Only the lines from the start of the entries up to and including the line with "MAIL_THICKNESS = 0.0052" should be written out, exactly as they stand.

#### Exercise inputs:
──────

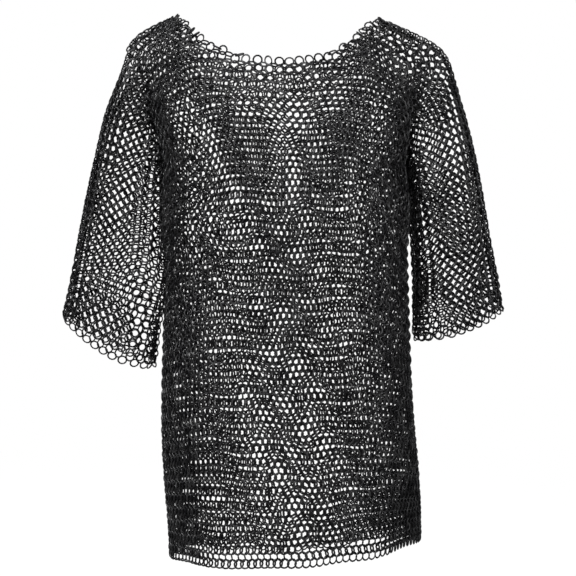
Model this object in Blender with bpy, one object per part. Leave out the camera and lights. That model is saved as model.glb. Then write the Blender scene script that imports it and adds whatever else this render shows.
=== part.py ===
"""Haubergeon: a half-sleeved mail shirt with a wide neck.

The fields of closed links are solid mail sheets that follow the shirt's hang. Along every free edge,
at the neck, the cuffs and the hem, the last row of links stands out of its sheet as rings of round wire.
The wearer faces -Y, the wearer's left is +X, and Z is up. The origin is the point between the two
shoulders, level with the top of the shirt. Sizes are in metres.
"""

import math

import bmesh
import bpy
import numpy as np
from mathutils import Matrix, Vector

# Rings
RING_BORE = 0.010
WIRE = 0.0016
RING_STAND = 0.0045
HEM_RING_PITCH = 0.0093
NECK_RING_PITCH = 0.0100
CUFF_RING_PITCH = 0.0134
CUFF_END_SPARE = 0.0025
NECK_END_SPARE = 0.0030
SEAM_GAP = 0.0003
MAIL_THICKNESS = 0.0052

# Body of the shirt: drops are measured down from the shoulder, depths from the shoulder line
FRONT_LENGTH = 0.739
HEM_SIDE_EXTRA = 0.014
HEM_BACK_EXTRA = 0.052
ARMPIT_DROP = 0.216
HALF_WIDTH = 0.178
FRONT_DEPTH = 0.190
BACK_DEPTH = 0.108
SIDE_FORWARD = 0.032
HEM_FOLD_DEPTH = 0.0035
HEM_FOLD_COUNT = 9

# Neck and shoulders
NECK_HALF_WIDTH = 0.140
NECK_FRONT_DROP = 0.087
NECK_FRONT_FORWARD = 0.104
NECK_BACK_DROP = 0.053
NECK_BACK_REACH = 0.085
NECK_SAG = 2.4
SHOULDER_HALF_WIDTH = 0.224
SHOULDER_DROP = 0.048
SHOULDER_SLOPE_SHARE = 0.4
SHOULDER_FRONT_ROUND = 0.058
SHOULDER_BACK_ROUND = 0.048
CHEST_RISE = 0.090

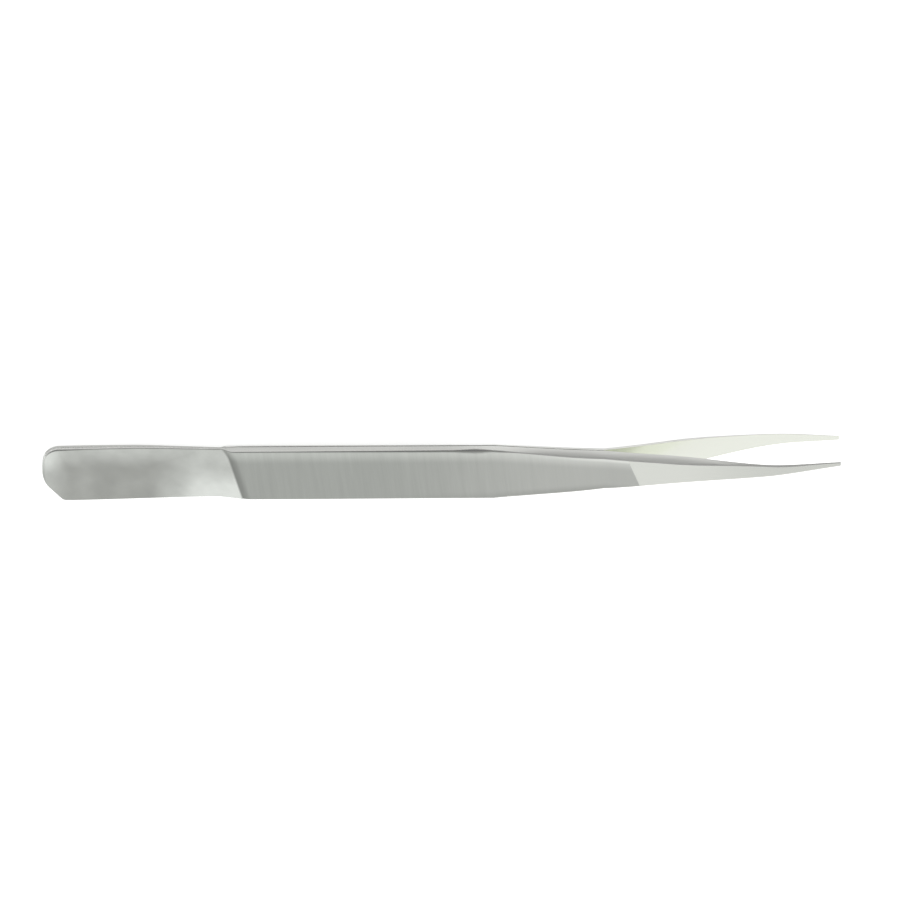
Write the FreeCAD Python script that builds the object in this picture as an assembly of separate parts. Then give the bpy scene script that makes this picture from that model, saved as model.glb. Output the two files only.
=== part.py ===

──────

#### Exercise result:
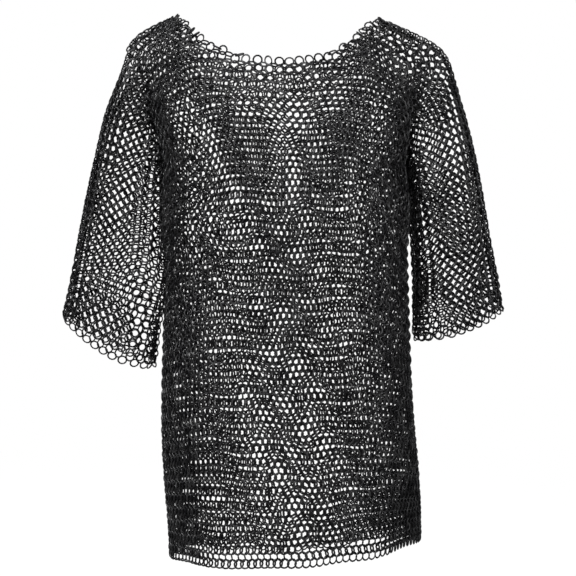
Model this object in Blender with bpy, one object per part. Leave out the camera and lights. That model is saved as model.glb. Then write the Blender scene script that imports it and adds whatever else this render shows.
=== part.py ===
"""Haubergeon: a half-sleeved mail shirt with a wide neck.

The fields of closed links are solid mail sheets that follow the shirt's hang. Along every free edge,
at the neck, the cuffs and the hem, the last row of links stands out of its sheet as rings of round wire.
The wearer faces -Y, the wearer's left is +X, and Z is up. The origin is the point between the two
shoulders, level with the top of the shirt. Sizes are in metres.
"""

import math

import bmesh
import bpy
import numpy as np
from mathutils import Matrix, Vector

# Rings
RING_BORE = 0.010
WIRE = 0.0016
RING_STAND = 0.0045
HEM_RING_PITCH = 0.0093
NECK_RING_PITCH = 0.0100
CUFF_RING_PITCH = 0.0134
CUFF_END_SPARE = 0.0025
NECK_END_SPARE = 0.0030
SEAM_GAP = 0.0003
MAIL_THICKNESS = 0.0052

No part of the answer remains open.